The A-Bomb Dome stands across the river from the Hiroshima Peace Park. A monument in front of the museum frames the dome with the inscription, “Let all the souls here rest in peace for we shall not repeat the evil.” It embodies the hope that Hiroshima, now regrown after the devastation of the nuclear bomb dropped on August 6, 1945, will symbolize peace forever. Within the peace park is a stone chamber containing a Register of Deceased A-bomb Victims. “It expresses the spirit of Hiroshima—enduring grief, transcending hatred, pursuing harmony and prosperity for all, and yearning for genuine, lasting world peace.”
I never really understood why Hiroshima was chosen as the A-bomb target, but the museum explains this city has for hundreds of years been the final point of embarkation for the Japanese military as it heads off to war in continental Asia. Part of the army was headquartered here, and many factories were producing munitions for the war effort. City officials knew these features meant a bombing at some point in the war was extremely likely and mused about how long Hiroshima could avoid damage. A rumor ran around the citizens of the city explaining the lack of bombing as proof the Americans planned to turn Hiroshima into a seaside resort after they won the war and therefore wanted to keep it intact.

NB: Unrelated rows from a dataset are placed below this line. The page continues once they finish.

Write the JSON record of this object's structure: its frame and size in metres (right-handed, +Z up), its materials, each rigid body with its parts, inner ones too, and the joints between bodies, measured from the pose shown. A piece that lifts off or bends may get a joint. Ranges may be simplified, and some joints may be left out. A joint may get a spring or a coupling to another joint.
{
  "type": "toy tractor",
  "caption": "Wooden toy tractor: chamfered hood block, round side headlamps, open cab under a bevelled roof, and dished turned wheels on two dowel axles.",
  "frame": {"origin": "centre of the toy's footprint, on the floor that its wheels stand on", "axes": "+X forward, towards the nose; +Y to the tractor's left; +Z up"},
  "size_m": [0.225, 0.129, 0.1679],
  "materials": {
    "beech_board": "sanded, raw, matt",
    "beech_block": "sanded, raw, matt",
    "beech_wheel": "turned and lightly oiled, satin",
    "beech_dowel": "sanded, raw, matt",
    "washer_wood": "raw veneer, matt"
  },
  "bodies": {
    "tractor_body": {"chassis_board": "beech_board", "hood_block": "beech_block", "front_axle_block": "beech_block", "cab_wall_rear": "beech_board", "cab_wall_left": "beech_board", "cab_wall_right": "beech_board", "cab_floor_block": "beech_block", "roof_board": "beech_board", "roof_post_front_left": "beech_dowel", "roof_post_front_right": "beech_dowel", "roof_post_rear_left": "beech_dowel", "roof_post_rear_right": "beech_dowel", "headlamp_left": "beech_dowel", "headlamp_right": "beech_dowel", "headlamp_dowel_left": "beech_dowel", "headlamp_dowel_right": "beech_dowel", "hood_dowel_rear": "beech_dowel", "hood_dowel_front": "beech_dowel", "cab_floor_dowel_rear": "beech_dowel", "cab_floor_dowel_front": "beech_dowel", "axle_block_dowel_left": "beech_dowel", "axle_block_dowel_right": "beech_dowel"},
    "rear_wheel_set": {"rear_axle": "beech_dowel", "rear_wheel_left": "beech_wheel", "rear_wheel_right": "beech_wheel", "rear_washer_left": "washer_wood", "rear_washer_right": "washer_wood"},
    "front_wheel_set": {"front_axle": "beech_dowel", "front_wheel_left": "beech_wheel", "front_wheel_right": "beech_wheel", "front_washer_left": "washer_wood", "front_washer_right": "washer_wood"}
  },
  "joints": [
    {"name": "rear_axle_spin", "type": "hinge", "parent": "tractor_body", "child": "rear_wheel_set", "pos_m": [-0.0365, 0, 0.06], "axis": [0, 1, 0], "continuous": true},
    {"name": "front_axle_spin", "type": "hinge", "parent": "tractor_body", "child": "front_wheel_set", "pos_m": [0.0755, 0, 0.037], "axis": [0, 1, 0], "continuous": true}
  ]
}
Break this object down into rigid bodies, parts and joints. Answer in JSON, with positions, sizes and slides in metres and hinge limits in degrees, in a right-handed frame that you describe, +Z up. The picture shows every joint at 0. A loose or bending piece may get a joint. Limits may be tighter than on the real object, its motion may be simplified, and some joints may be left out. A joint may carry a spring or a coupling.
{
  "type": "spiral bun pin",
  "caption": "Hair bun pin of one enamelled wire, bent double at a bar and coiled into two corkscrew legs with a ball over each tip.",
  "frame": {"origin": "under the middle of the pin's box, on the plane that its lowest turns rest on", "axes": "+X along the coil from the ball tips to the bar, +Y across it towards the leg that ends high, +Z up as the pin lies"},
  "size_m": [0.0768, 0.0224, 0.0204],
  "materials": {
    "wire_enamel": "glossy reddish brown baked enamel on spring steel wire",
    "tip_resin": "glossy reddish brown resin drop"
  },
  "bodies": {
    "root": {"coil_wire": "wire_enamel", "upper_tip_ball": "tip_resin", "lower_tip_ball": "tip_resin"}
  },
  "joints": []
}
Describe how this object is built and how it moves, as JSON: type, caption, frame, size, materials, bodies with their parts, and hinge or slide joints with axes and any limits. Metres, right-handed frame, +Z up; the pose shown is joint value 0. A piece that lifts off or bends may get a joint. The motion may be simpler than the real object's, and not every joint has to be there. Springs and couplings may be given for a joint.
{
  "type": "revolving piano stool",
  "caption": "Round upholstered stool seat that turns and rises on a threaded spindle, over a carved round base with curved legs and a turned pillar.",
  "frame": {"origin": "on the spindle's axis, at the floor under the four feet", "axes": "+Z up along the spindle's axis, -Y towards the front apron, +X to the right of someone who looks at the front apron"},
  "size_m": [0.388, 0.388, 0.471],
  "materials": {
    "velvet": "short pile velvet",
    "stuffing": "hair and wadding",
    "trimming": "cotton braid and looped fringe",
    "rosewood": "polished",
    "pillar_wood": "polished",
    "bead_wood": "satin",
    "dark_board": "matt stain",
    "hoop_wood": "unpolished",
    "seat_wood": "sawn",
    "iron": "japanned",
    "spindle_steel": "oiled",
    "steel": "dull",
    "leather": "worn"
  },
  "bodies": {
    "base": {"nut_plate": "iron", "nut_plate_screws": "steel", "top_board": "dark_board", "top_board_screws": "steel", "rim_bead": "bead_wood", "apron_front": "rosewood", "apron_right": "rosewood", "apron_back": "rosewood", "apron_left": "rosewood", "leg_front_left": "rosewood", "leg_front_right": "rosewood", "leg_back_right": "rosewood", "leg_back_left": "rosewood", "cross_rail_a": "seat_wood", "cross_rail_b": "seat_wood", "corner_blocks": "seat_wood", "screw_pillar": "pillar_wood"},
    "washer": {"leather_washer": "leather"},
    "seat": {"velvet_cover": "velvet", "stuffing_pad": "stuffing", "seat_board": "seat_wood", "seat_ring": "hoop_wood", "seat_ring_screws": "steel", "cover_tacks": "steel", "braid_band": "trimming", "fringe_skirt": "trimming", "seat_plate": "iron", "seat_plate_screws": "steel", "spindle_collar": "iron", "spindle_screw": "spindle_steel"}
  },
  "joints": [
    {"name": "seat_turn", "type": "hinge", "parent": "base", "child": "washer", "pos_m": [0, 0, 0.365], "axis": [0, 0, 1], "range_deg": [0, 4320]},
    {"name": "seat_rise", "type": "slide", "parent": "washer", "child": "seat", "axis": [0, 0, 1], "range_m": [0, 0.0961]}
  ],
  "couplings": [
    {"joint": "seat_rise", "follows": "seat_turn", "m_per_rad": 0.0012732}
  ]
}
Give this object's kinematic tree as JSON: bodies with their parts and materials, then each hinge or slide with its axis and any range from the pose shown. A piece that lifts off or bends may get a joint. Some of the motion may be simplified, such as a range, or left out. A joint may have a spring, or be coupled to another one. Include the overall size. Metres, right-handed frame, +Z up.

Without question, the civilian loss of life after the A-bomb is shocking, horrifying, devastating and tragic. Especially because the bomb itself was unprecedented. The bomb and later radiation sickness caused nearly 200,000 deaths. But after seeing the War Museum in Tokyo and the bomb museums in Nagasaki and Hiroshima, the emphasis on human suffering should be more proportionally distributed—lots of people died from the A-bomb, but that shouldn’t overshadow the rest of the nation’s suffering. All three museums make the point that because the Japanese Army had never been defeated—EVER—they were in the mindset to fight on to death or victory, even as their nation slowly starved to death and lived each day in fear of invasion. Without the catastrophic shock of the A-bomb the war could have lingered indefinitely. Of course the A-bomb loss of life is unimaginably horrifying…but 160,000 people, many of them women and children, died in the fight over Okinawa alone. Villages were told the Americans were unspeakably barbaric and the better alternative to surrender was honorable suicide. Entire communities leaped from cliffs to their deaths. Their loss of life was just as horrifying, but less unprecedented—maybe that’s why the A-bomb victims get so much more press. I left the Peace Park Museum completely depressed. War, death, destruction—yes, terrible. But as long as evil exists in the world our nation and allies will be confronted with threats to our well-being and safety. I see, on a daily basis, the efforts of maintaining peace. It is expensive to governments and costly to families; it is dangerous and uncertain. But I hope that this strong presence and active preparation for war ultimately will prevent the atrocities depicted in these museums from happening again. Today is Memorial Day.
The Day Man Lost by the Pacific War Research Society
More than a dozen Japanese researchers compiled this evenhanded and enlightening book. It tells the story the US race to develop the A-bomb knowing that the Germans had done more atomic bomb research than the rest of the world when the Second World War began. It also tells the story of the bomb’s survivors and victims—civilian and military—in Hiroshima. The researchers give a Japanese perspective on the reality of Japan’s leadership at the time: an Army that had never lost and could never give up without losing face, and an Emperor who wanted his people’s suffering and starvation to end.